Raw records:
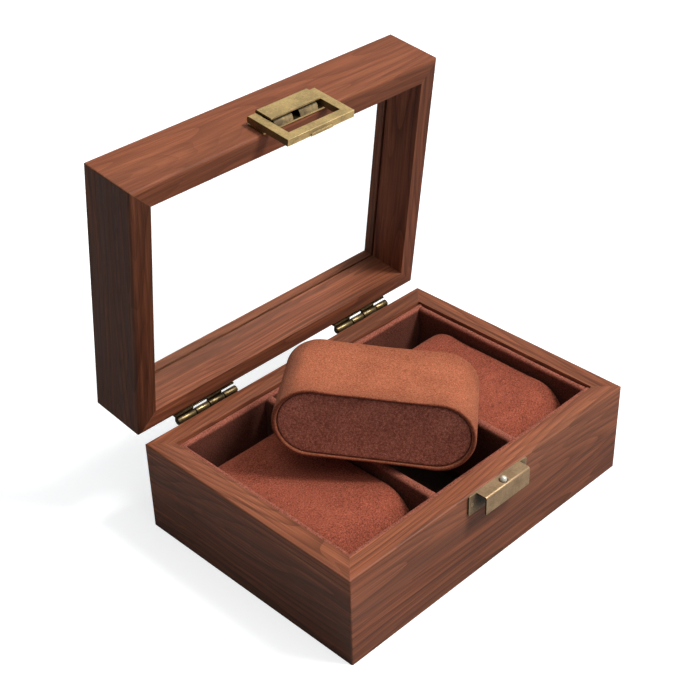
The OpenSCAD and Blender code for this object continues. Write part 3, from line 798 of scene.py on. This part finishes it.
def studio():
    """A pale floor under soft light from above, the right and the front. Seen from the camera, also through
    the glass, floor and backdrop are white, and after a bounce they are darker."""
    half = 40.0
    mesh = bpy.data.meshes.new("floor")
    corners = [(-half, -half, 0), (half, -half, 0), (half, half, 0), (-half, half, 0)]
    mesh.from_pydata(corners, [], [(0, 1, 2, 3)])
    floor = bpy.data.objects.new("floor", mesh)
    floor.location.z = -0.02 * MM
    tree = Tree("studio_floor")
    path = tree.add("LightPath").outputs
    gloss = tree.math("SUBTRACT", path["Is Glossy Ray"], path["Is Transmission Ray"], clamp=True)
    bounces = tree.math("ADD", path["Diffuse Depth"], path["Glossy Depth"])
    past_glass = tree.math("MULTIPLY", path["Is Transmission Ray"], bounces, clamp=True)
    bounce = tree.math("MAXIMUM", tree.math("MAXIMUM", path["Is Diffuse Ray"], past_glass), gloss)
    glow = tree.math("MULTIPLY", tree.math("SUBTRACT", 1.0, bounce), 0.68)
    bounced = tree.mix(gloss, (0.13, 0.15, 0.165), (0.42, 0.42, 0.42))
    tree.set(Base_Color=tree.mix(bounce, (0.62, 0.62, 0.62), bounced), Roughness=0.9,
             Emission_Color=(1.0, 1.0, 1.0), Emission_Strength=glow,
             Specular_IOR_Level=0.1)
    mesh.materials.append(tree.material)
    bpy.context.scene.collection.objects.link(floor)
    soft_sun("key", 40, 54, 16, 2.45)
    soft_sun("overhead", 20, 84, 70, 1.1)
    soft_sun("front_fill", 4, 22, 50, 0.30)
    soft_panel("rear", 130, 40, 1.6, 1.0, 0.9)
    world = bpy.data.worlds.new("studio")
    world.use_nodes = True
    sky, links = world.node_tree.nodes, world.node_tree.links
    soft, seen, choice = sky["Background"], sky.new("ShaderNodeBackground"), sky.new("ShaderNodeMixShader")
    soft.inputs["Color"].default_value = (0.82, 1.0, 1.12, 1.0)
    soft.inputs["Strength"].default_value = 0.10
    ray = sky.new("ShaderNodeLightPath").outputs
    clear = ray["Is Transmission Ray"]
    for operation, other in (("SUBTRACT", "Diffuse Depth"), ("SUBTRACT", "Glossy Depth"),
                             ("MAXIMUM", "Is Camera Ray")):
        step = sky.new("ShaderNodeMath")
        step.operation = operation
        step.use_clamp = True
        links.new(clear, step.inputs[0])
        links.new(ray[other], step.inputs[1])
        clear = step.outputs[0]
    seen.inputs["Color"].default_value = (1.0, 1.0, 1.0, 1.0)
    for source, socket in ((clear, 0), (soft.outputs[0], 1), (seen.outputs[0], 2)):
        links.new(source, choice.inputs[socket])
    links.new(choice.outputs[0], sky["World Output"].inputs["Surface"])
    bpy.context.scene.world = world
    bpy.context.scene.view_settings.view_transform = "Standard"


def camera():
    """The photo's point of view."""
    azimuth, elevation, roll = -44.55, 34.32, -1.45
    distance = 0.7708
    aim = Vector((0.0193, 0.0460, 0.0608))
    data = bpy.data.cameras.new("camera")
    data.lens = 74.91
    data.sensor_width = 36.0
    back = direction(azimuth, elevation)
    across = Vector((math.cos(math.radians(azimuth)), math.sin(math.radians(azimuth)), 0))
    turn = Matrix((across, back.cross(across), back)).transposed()
    eye = bpy.data.objects.new("camera", data)
    turned = turn @ Matrix.Rotation(math.radians(roll), 3, "Z")
    eye.matrix_world = Matrix.Translation(aim + back * distance) @ turned.to_4x4()
    bpy.context.scene.collection.objects.link(eye)
    bpy.context.scene.camera = eye


camera()
studio()
dress_wood()
dress_metal()
dress_suede()
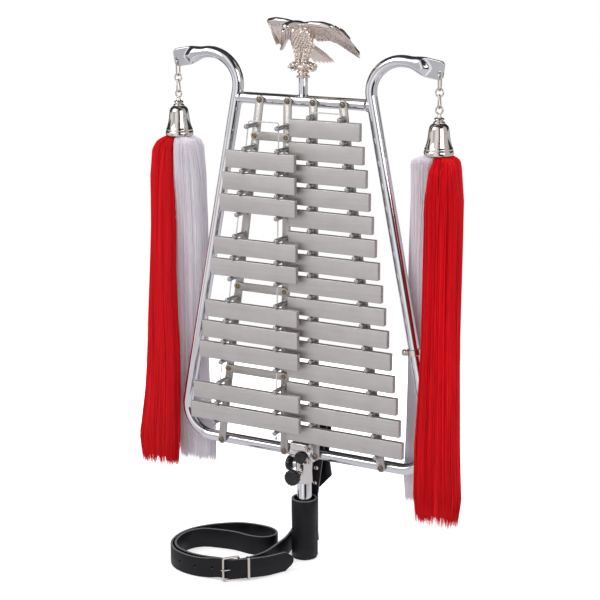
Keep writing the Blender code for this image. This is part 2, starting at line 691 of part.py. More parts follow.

Instructions to follow: Your task is to repeat the data exactly; please include every line.

Solution to the exercise:
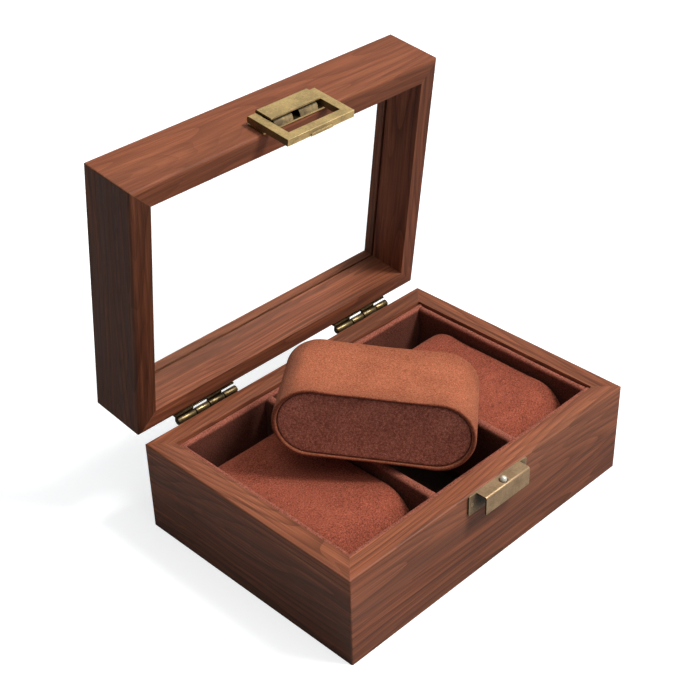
The OpenSCAD and Blender code for this object continues. Write part 3, from line 798 of scene.py on. This part finishes it.
def studio():
    """A pale floor under soft light from above, the right and the front. Seen from the camera, also through
    the glass, floor and backdrop are white, and after a bounce they are darker."""
    half = 40.0
    mesh = bpy.data.meshes.new("floor")
    corners = [(-half, -half, 0), (half, -half, 0), (half, half, 0), (-half, half, 0)]
    mesh.from_pydata(corners, [], [(0, 1, 2, 3)])
    floor = bpy.data.objects.new("floor", mesh)
    floor.location.z = -0.02 * MM
    tree = Tree("studio_floor")
    path = tree.add("LightPath").outputs
    gloss = tree.math("SUBTRACT", path["Is Glossy Ray"], path["Is Transmission Ray"], clamp=True)
    bounces = tree.math("ADD", path["Diffuse Depth"], path["Glossy Depth"])
    past_glass = tree.math("MULTIPLY", path["Is Transmission Ray"], bounces, clamp=True)
    bounce = tree.math("MAXIMUM", tree.math("MAXIMUM", path["Is Diffuse Ray"], past_glass), gloss)
    glow = tree.math("MULTIPLY", tree.math("SUBTRACT", 1.0, bounce), 0.68)
    bounced = tree.mix(gloss, (0.13, 0.15, 0.165), (0.42, 0.42, 0.42))
    tree.set(Base_Color=tree.mix(bounce, (0.62, 0.62, 0.62), bounced), Roughness=0.9,
             Emission_Color=(1.0, 1.0, 1.0), Emission_Strength=glow,
             Specular_IOR_Level=0.1)
    mesh.materials.append(tree.material)
    bpy.context.scene.collection.objects.link(floor)
    soft_sun("key", 40, 54, 16, 2.45)
    soft_sun("overhead", 20, 84, 70, 1.1)
    soft_sun("front_fill", 4, 22, 50, 0.30)
    soft_panel("rear", 130, 40, 1.6, 1.0, 0.9)
    world = bpy.data.worlds.new("studio")
    world.use_nodes = True
    sky, links = world.node_tree.nodes, world.node_tree.links
    soft, seen, choice = sky["Background"], sky.new("ShaderNodeBackground"), sky.new("ShaderNodeMixShader")
    soft.inputs["Color"].default_value = (0.82, 1.0, 1.12, 1.0)
    soft.inputs["Strength"].default_value = 0.10
    ray = sky.new("ShaderNodeLightPath").outputs
    clear = ray["Is Transmission Ray"]
    for operation, other in (("SUBTRACT", "Diffuse Depth"), ("SUBTRACT", "Glossy Depth"),
                             ("MAXIMUM", "Is Camera Ray")):
        step = sky.new("ShaderNodeMath")
        step.operation = operation
        step.use_clamp = True
        links.new(clear, step.inputs[0])
        links.new(ray[other], step.inputs[1])
        clear = step.outputs[0]
    seen.inputs["Color"].default_value = (1.0, 1.0, 1.0, 1.0)
    for source, socket in ((clear, 0), (soft.outputs[0], 1), (seen.outputs[0], 2)):
        links.new(source, choice.inputs[socket])
    links.new(choice.outputs[0], sky["World Output"].inputs["Surface"])
    bpy.context.scene.world = world
    bpy.context.scene.view_settings.view_transform = "Standard"


def camera():
    """The photo's point of view."""
    azimuth, elevation, roll = -44.55, 34.32, -1.45
    distance = 0.7708
    aim = Vector((0.0193, 0.0460, 0.0608))
    data = bpy.data.cameras.new("camera")
    data.lens = 74.91
    data.sensor_width = 36.0
    back = direction(azimuth, elevation)
    across = Vector((math.cos(math.radians(azimuth)), math.sin(math.radians(azimuth)), 0))
    turn = Matrix((across, back.cross(across), back)).transposed()
    eye = bpy.data.objects.new("camera", data)
    turned = turn @ Matrix.Rotation(math.radians(roll), 3, "Z")
    eye.matrix_world = Matrix.Translation(aim + back * distance) @ turned.to_4x4()
    bpy.context.scene.collection.objects.link(eye)
    bpy.context.scene.camera = eye


camera()
studio()
dress_wood()
dress_metal()
dress_suede()
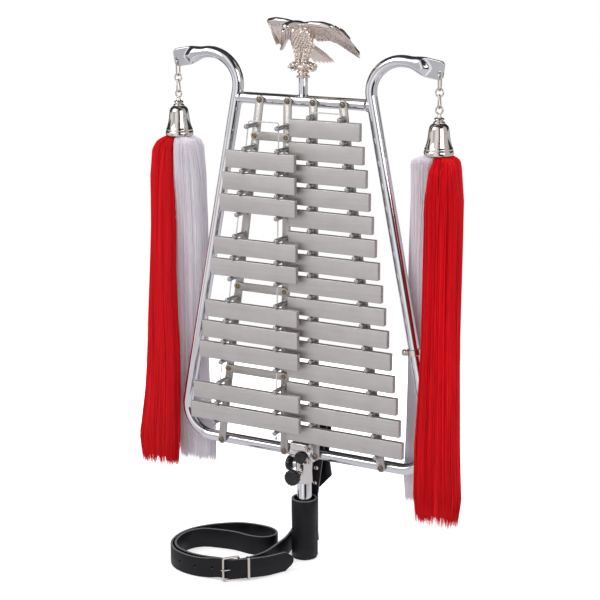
Keep writing the Blender code for this image. This is part 2, starting at line 691 of part.py. More parts follow.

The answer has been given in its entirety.